Two cows were headed straight toward me and my newfound riding buddy on a narrow gravel farm road somewhere in the middle of Kansas. I’d been on my bike for 13 hours straight at that point. I had slogged through concrete-like mud for hours and was in a serious sleep- and calorie-deficit. By now, I had fully accepted that I’d started hallucinating, but this wasn't a figment of my imagination; we were simply encountering our first wildlife, some 170 miles into the Unbound XL.
Unbound XL: The Ultimate Test of Tenacity
The Unbound XL is a self-supported, 350-ish mile gravel race part of the world-renowned Unbound Gravel weekend in Emporia, Kansas. You start the afternoon before the marquee 200-mile event and ride through the night until you reach the finish line some 22 to 36 hours later. Rather than an overnight bikepacking race, this is a sleep-depriving adventure that tests your endurance, tenacity and equipment. There’s no support; you’re in charge of your own fueling and mechanicals, and you’re required to bring or hire someone willing to drive out to the middle of nowhere to come get you should you need to bail or “scratch,” as it’s called in endurance events. It was first added to the weekend’s programming in 2018, and it has steadily been growing in popularity. This year’s cast of 191 crazies included the likes of WorldTour-roadie-turned-gravel-racer Ted King, ultra cyclist Jack Thompson, 2022 Life Time Grand Prix contestant Kristen Legan and last year’s course record-setter Cynthia Frazier.
The sheer distance would have been enough of a challenge in itself, but Mother Nature had a little something extra in store for us. Thunder was rumbling in the distance as we lined up in downtown Emporia waiting to be unleashed at 3 p.m. sharp. It had been raining sporadically in the days leading up to the event, and the potential for tire-sucking mud was on everyone’s mind. The thing you should know about Kansas mud is that it’s unlike the wet, sloppy muck you see in most places. It’s gritty, thick, and resembles concrete. It clogs up your drivetrain and fork in mere seconds, rendering the course unrideable and your bike immovable. When you’re preparing yourself to be in the saddle for 24+ hours already, any time spent standing still is just demoralizing. Like many at the start, I came armed with a paint stick to help clear any mud off my bike.

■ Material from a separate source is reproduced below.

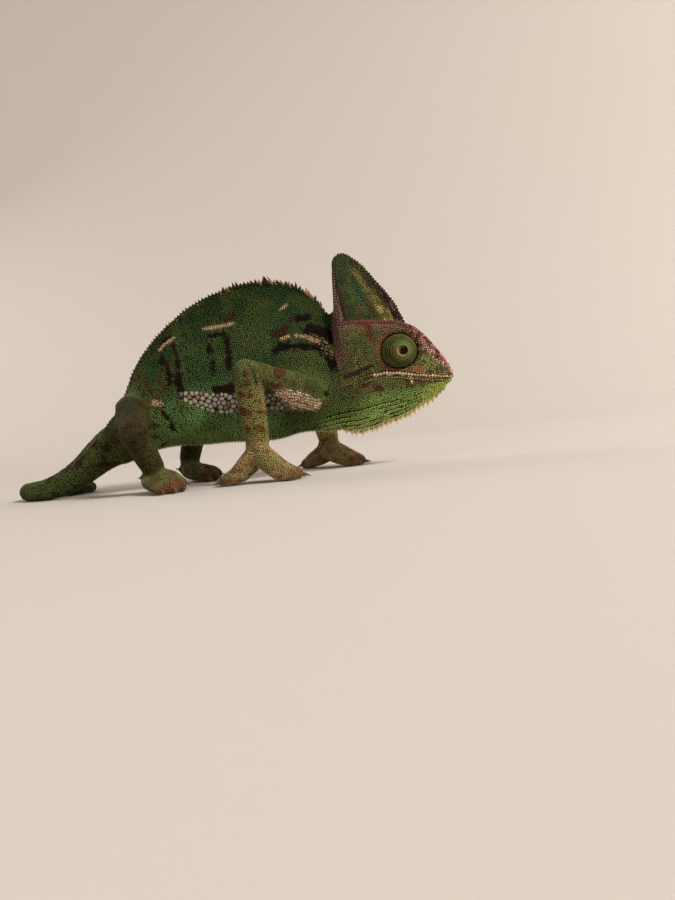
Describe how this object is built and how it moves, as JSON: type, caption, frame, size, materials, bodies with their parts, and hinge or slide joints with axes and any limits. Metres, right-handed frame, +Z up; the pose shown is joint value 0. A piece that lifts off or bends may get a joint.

We left Emporia accompanied by a police escort and plenty of fanfare. The pack was tense, jockeying for position, elbows out, like one does in a criterium. A left, a right, and another left, and we were zooming through the farm roads at race pace. Despite the long days ahead of us, the front pack meant business, and after riding for nearly an hour at an average heart rate of 182 BPM, the rubber band snapped. There was no way I was going to be able to maintain such a pace when we still had so very long to go.
I should probably mention that this was my first time pinning on a race number in five years. I never meant to race it; I saw this challenge as something I hadn’t done before and also as a story opportunity. In between my work travel, I’d been making sure to ride consistently this spring, but even so, anything past 147 miles would make this ride my longest one yet. Thus, I merely set out to survive it. And what a survival journey it would become.
A Race of Five Segments
There were five convenience stores along the course, which we could use for filling up water and supplies. Thus, the event was organically broken up into five segments, each around 70 miles in length.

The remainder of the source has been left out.